A young man in a dark blue suit pokes his head in the door. “Mr. Rand, two minutes.” Rand’s nod to him is barely perceptible. He continues in a smooth manner.
“Two minutes,” he reiterates under his breath, as if he wished for more time to go into detail. He flips back through my portfolio quickly. “I want you to send me a few samples. I have to take care of my students first, of course. I can’t make any promises, but things come up.” We shake hands and I try to express the type of gratitude I feel toward him—not just for seeing my work, but for “being Rand.” Rand nods with a silent cordiality and steps briskly out the door.
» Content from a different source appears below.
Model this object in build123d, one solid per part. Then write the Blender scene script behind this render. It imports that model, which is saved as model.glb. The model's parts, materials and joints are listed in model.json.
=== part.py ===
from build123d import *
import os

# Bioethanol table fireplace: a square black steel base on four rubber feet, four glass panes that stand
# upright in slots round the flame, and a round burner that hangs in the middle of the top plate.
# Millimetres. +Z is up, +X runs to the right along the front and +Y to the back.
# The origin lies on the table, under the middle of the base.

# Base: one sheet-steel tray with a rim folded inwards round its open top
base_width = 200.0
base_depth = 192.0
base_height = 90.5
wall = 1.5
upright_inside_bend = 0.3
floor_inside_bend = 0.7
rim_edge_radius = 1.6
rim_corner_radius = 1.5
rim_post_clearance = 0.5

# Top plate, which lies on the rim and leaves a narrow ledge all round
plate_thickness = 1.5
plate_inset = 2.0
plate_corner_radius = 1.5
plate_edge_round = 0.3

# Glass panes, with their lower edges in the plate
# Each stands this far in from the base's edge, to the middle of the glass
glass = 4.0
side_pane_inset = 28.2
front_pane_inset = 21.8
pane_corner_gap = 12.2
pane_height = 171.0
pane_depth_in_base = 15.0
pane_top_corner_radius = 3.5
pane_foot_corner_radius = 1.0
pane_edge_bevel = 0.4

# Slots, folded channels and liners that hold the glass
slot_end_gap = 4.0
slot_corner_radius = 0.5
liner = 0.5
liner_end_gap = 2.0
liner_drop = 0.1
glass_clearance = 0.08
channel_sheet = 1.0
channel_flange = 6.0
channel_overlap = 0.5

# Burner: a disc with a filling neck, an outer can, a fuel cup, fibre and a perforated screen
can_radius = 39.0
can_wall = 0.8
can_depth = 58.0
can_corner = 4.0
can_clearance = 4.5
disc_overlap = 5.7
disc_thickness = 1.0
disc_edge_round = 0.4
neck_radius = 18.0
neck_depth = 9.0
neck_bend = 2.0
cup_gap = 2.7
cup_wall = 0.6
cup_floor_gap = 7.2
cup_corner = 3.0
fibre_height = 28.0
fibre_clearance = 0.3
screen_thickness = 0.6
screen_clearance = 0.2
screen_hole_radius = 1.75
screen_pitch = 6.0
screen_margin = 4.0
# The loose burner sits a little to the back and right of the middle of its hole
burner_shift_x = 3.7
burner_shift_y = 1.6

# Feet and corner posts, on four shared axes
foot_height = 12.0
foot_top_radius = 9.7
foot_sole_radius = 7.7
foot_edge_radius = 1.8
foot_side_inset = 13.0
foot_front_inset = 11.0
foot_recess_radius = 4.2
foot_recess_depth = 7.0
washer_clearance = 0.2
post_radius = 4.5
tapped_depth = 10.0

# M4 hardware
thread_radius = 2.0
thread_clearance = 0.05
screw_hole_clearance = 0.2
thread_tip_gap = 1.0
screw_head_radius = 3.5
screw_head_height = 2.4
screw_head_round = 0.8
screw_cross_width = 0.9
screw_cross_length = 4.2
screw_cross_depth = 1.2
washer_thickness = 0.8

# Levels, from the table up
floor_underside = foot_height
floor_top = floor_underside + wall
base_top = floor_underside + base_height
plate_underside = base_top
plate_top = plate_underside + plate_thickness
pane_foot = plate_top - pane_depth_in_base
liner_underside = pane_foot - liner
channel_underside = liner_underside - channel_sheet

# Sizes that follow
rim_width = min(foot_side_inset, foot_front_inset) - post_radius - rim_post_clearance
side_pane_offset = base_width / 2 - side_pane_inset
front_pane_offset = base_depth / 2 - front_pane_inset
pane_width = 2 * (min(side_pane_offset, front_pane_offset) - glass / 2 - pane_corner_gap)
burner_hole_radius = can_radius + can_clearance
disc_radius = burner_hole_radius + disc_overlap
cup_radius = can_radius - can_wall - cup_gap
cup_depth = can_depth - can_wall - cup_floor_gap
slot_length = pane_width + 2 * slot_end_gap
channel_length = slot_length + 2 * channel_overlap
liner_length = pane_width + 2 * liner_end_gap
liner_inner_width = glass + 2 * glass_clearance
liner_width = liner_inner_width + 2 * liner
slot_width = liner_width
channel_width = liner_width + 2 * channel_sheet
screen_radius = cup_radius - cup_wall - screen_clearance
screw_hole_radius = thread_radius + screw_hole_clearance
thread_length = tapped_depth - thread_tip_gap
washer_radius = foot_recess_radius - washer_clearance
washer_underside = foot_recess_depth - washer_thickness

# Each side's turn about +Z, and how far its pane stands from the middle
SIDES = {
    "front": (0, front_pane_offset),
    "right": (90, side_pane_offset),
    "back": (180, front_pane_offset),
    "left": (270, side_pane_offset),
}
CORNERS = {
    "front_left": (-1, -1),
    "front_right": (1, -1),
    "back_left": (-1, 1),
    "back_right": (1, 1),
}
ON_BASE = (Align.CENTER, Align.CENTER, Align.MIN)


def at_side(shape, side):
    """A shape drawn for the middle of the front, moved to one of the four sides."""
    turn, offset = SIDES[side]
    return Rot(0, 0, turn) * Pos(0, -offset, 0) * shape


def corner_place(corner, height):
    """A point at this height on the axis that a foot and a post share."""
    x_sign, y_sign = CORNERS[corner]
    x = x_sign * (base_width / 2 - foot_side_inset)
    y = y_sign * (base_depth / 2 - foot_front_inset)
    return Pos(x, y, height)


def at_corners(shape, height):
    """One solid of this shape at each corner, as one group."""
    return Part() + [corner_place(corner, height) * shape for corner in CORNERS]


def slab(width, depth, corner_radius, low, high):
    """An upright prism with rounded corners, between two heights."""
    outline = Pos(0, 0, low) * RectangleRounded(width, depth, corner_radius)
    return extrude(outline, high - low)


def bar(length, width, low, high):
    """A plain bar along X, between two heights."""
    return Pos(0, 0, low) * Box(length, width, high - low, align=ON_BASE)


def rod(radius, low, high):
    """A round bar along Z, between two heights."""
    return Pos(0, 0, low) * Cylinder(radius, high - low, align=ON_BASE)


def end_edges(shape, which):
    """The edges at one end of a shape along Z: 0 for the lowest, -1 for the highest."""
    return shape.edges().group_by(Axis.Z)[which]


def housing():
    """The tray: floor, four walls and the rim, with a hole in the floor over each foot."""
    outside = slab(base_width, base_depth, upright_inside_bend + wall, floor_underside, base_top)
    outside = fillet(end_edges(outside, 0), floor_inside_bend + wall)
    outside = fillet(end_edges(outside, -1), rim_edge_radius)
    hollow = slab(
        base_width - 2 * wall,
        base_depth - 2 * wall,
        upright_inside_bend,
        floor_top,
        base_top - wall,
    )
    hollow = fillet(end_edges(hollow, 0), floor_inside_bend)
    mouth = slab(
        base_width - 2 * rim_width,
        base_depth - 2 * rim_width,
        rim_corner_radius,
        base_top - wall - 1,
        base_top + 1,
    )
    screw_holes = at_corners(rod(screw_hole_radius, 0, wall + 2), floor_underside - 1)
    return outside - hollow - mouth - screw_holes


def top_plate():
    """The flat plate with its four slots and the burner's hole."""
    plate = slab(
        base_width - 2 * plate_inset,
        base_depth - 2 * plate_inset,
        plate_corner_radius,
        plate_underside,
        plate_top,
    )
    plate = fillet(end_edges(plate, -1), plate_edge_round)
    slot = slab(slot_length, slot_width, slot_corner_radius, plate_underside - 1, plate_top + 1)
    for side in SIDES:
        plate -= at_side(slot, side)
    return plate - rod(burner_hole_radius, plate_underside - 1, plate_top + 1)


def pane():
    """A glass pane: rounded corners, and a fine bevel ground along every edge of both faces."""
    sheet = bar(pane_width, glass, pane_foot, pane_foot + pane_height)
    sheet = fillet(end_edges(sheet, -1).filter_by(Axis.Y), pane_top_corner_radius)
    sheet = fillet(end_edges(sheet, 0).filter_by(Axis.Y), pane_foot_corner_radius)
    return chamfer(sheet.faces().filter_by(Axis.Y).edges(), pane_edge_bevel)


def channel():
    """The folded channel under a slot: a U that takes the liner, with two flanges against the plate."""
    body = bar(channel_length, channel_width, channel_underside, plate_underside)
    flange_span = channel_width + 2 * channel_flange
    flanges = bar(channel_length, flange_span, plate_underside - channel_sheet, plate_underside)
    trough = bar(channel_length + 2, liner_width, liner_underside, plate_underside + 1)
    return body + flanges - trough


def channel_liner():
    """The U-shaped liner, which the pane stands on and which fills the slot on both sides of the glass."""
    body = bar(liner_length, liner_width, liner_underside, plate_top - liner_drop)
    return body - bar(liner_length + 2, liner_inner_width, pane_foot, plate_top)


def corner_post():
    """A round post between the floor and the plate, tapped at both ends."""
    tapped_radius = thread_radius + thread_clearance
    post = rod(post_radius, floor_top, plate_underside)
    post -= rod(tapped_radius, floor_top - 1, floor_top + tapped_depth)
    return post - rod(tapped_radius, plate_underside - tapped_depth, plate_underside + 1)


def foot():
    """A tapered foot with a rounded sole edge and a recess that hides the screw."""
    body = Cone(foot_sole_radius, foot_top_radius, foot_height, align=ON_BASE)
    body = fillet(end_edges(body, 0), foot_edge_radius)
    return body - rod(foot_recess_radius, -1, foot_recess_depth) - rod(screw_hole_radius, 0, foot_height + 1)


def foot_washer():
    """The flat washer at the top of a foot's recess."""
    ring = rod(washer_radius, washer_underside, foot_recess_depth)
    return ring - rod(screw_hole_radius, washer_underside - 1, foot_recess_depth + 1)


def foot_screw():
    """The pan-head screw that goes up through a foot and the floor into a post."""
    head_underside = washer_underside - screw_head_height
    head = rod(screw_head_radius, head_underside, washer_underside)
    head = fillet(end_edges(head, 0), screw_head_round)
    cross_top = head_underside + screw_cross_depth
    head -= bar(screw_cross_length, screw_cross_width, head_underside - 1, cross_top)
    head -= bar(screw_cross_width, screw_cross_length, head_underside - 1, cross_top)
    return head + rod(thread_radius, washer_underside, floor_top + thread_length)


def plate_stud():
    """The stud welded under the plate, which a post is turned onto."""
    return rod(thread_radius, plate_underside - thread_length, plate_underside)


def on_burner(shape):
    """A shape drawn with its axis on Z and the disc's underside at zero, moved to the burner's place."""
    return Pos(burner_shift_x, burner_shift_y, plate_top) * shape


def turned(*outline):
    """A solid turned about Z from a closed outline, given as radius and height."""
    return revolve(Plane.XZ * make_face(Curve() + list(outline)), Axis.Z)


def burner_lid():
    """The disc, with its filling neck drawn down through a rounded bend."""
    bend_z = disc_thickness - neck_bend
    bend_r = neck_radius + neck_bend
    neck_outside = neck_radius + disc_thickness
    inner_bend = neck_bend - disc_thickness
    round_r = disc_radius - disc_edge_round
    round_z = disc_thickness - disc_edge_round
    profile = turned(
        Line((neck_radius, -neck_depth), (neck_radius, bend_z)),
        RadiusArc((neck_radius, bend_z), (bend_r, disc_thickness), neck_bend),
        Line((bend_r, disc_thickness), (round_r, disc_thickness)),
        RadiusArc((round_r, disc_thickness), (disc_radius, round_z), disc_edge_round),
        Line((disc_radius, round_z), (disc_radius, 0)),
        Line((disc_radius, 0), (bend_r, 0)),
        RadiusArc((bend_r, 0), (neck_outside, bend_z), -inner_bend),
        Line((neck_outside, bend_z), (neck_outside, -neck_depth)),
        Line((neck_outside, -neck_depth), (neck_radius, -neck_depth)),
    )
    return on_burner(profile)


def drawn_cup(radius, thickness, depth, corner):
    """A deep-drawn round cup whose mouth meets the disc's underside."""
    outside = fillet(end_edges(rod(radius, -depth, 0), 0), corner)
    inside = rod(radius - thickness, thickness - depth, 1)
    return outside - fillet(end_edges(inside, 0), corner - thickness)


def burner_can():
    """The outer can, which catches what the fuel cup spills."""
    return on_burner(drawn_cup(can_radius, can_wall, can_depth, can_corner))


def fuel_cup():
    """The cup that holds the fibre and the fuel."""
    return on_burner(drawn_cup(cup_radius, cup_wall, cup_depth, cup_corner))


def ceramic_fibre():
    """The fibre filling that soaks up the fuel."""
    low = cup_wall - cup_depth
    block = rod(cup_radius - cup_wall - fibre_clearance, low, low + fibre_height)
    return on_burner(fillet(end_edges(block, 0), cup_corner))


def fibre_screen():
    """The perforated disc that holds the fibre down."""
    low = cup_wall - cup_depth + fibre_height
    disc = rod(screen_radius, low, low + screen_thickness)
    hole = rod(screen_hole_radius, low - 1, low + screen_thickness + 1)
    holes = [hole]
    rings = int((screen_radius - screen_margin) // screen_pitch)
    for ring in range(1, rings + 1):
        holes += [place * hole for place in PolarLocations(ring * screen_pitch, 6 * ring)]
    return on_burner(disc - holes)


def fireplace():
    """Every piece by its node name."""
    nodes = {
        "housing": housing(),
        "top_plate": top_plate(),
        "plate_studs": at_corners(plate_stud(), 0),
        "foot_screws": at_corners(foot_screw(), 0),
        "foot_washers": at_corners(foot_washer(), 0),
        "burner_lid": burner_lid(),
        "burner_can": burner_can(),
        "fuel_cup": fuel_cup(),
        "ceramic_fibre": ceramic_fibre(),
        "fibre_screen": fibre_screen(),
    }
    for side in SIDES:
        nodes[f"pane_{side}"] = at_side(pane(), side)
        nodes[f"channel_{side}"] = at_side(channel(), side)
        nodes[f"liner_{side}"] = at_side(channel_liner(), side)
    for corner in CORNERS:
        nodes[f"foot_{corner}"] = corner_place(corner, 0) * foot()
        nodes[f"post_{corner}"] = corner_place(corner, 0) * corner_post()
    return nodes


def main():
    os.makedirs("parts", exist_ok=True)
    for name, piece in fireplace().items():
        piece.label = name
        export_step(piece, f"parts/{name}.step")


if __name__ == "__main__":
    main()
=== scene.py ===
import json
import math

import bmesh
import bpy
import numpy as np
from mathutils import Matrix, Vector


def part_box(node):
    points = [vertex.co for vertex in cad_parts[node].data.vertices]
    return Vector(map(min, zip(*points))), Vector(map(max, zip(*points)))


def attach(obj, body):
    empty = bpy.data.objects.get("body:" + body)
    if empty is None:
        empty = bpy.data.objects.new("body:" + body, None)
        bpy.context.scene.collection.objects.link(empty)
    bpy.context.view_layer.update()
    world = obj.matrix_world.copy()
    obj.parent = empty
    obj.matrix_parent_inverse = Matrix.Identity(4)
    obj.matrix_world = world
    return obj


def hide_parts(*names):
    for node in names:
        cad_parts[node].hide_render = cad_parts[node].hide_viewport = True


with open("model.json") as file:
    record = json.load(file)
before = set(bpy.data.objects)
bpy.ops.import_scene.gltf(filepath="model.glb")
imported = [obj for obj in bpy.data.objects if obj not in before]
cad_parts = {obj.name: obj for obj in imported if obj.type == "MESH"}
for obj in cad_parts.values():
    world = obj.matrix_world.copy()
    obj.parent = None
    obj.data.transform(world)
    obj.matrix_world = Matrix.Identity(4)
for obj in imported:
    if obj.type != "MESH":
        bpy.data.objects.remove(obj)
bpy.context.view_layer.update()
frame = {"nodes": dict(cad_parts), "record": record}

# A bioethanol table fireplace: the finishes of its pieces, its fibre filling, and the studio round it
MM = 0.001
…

I came to New York thinking that if I could meet famous designers and find out how they planned their careers, I could follow their plans and be as successful as them. The interview with Rand is the beginning of the end of that youthful misconception, yet the insights gathered from my dialogues with creative legends are among my best navigational tools. Creative careers are difficult to map in advance. I learn later that Rand was born Peretz Rosenbaum, and that he “rebranded” himself Paul Rand. So ambition is a crucial ingredient—talent and drive too, certainly—yet neither Rand nor any of the heavy-hitting creative professionals I interviewed professed to have a career plan—at least not one that actually worked out. If there were any common threads to their stories, it was their ability to recognize their own shortcomings as well as their strengths, to act quickly on creative opportunities, and to employ strategies to build the trust and respect of their clients.
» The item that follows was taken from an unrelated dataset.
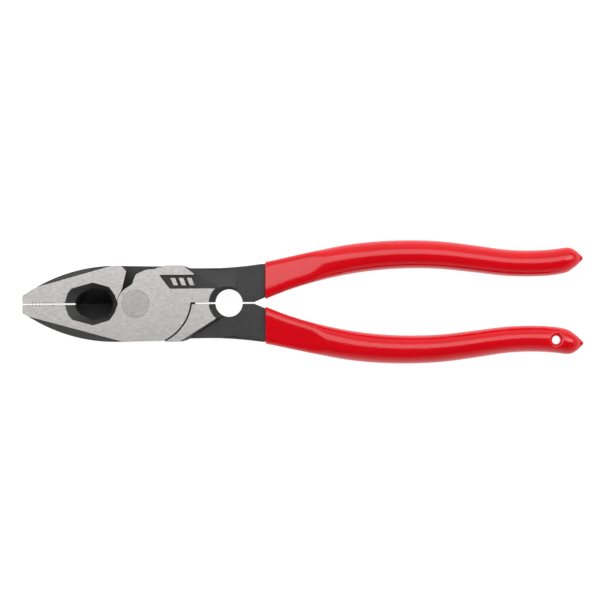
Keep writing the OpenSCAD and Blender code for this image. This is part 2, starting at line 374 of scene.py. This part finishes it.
# The dome starts to fall at this distance from the tip and flows into a thin flange that reaches past it.
DOME_START = 11 * MM
FLANGE_REACH = 1.2 * MM
FLANGE_HALF_T = 1.0 * MM


def read(stations, s):
    """A value read from (distance, value) stations, eased from one to the next."""
    for (s0, v0), (s1, v1) in zip(stations, stations[1:]):
        if s <= s1:
            t = (s - s0) / (s1 - s0)
            return v0 + (v1 - v0) * t * t * (3 - 2 * t)
    return stations[-1][1]


def signed_power(value, power):
    """A power that keeps the sign of its base."""
    return math.copysign(abs(value) ** power, value)


dome_fall = DOME_START - FLANGE_REACH
print(f"grips are {GRIP_LENGTH / MM:.1f} mm long, the dome falls over {dome_fall / MM:.1f} mm")

# %% One ring of a grip
RING_POINTS = 56
INSIDE = 0.01 * MM


def slice_at(node, s):
    """Middle y, half width and half thickness of a CAD grip at distance s from its mouth."""
    inside = min(max(s, INSIDE), GRIP_LENGTH - INSIDE)
    y0, y1, half_t = section(node, GRIP_MOUTH_X + inside)
    return (y0 + y1) / 2, (y1 - y0) / 2, half_t


def ring_points(node, s, shrink):
    """The section of a grip at distance s from its mouth, made smaller all round by shrink."""
    middle_y, half_w, half_t = slice_at(node, s)
    into = max(0, DOME_START - GRIP_LENGTH + s) / (DOME_START - FLANGE_REACH)
    if into > 0:
        fall = math.sqrt(1 - min(into, 1) ** 2)
        full_t = slice_at(node, GRIP_LENGTH - DOME_START)[2]
        half_t = math.hypot(full_t * fall, FLANGE_HALF_T * min(into, 1))
    square = read(SQUARENESS, s)
    lean = math.tan(math.radians(read(LEAN, s))) * (1 if middle_y > 0 else -1)
    points = []
    for i in range(RING_POINTS):
        a = 2 * math.pi * (i + 0.5) / RING_POINTS
        y = (half_w - shrink) * signed_power(math.cos(a), 2 / square)
        up = (half_t - shrink) * signed_power(math.sin(a), 2 / square)
        tilt = -lean * y * abs(math.sin(a)) ** 0.5 * (1 if up > 0 else -1)
        points.append(Vector((GRIP_MOUTH_X + s, middle_y + y, MID_Z + up + tilt)))
    return points


dome_width = 2 * slice_at("upper_grip", GRIP_LENGTH - DOME_START)[1]
print(f"a ring has {RING_POINTS} points, and the dome starts {dome_width / MM:.1f} mm wide")

# %% [markdown]
# ### Where the rings stand
#
# Rings are wasted where the shape is simple and needed where it turns fast, so they stand wide apart along
# the palm, close together round the soft lip at the mouth, and under a millimetre apart over the dome. A lip
# station is a distance from the mouth and how far the ring is shrunk there, both in millimetres.

# %% Stations, lip first
LIP = [(0, 0.55), (0, 0.3), (0.08, 0.14), (0.22, 0.04), (0.45, 0), (1.2, 0)]
STEP = 2.4 * MM
TIP_STEP = 0.7 * MM
TIP_ZONE = 16 * MM


def stations():
    """The distance from the mouth of each ring, and how much it is shrunk."""
    rings = [(s * MM, shrink * MM) for s, shrink in LIP]
    while rings[-1][0] + STEP < GRIP_LENGTH - TIP_ZONE:
        rings.append((rings[-1][0] + STEP, 0))
    while rings[-1][0] + TIP_STEP < GRIP_LENGTH:
        rings.append((rings[-1][0] + TIP_STEP, 0))
    return rings + [(GRIP_LENGTH - INSIDE, 0)]


# %% Loft a grip
START_R = 5 * MM


def loft(name, node):
    """A circle extruded through every station, each ring shaped to its section, and both ends filled."""
    rings = stations()
    bpy.ops.object.select_all(action="DESELECT")
    bpy.ops.mesh.primitive_circle_add(vertices=RING_POINTS, radius=START_R)
    grip = bpy.context.object
    grip.name = name
    edit(grip, "EDGE")
    bpy.ops.mesh.select_all(action="SELECT")
    for _ in rings[1:]:
        bpy.ops.mesh.extrude_region_move(TRANSFORM_OT_translate={"value": (0, 0, STEP)})
    mesh = bmesh.from_edit_mesh(grip.data)
    levels = {}
    for vert in mesh.verts:
        levels.setdefault(round(vert.co.z / STEP), []).append(vert)
    for level, verts in levels.items():
        verts.sort(key=lambda v: math.atan2(v.co.y, v.co.x) % (2 * math.pi))
        for vert, point in zip(verts, ring_points(node, *rings[level])):
            vert.co = point
    bmesh.update_edit_mesh(grip.data)
    bpy.ops.mesh.select_all(action="DESELECT")
    bpy.ops.mesh.select_non_manifold()
    bpy.ops.mesh.fill_holes(sides=0)
    bpy.ops.mesh.select_all(action="SELECT")
    bpy.ops.mesh.normals_make_consistent(inside=False)
    bpy.ops.object.mode_set(mode="OBJECT")
    return grip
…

Rand represents one extreme in client relations: an autocratic style that insists on his control as a precondition. Nelson’s style was perhaps the opposite extreme: charming and storytelling and joking his way to his client’s trust. But both arrive at the real goal: the deep trust of their clients. Successful design requires control, and gaining control comes when the client willingly relinquishes control, entrusting the designer with the decision making, the budget, and the positive impact of the design in question.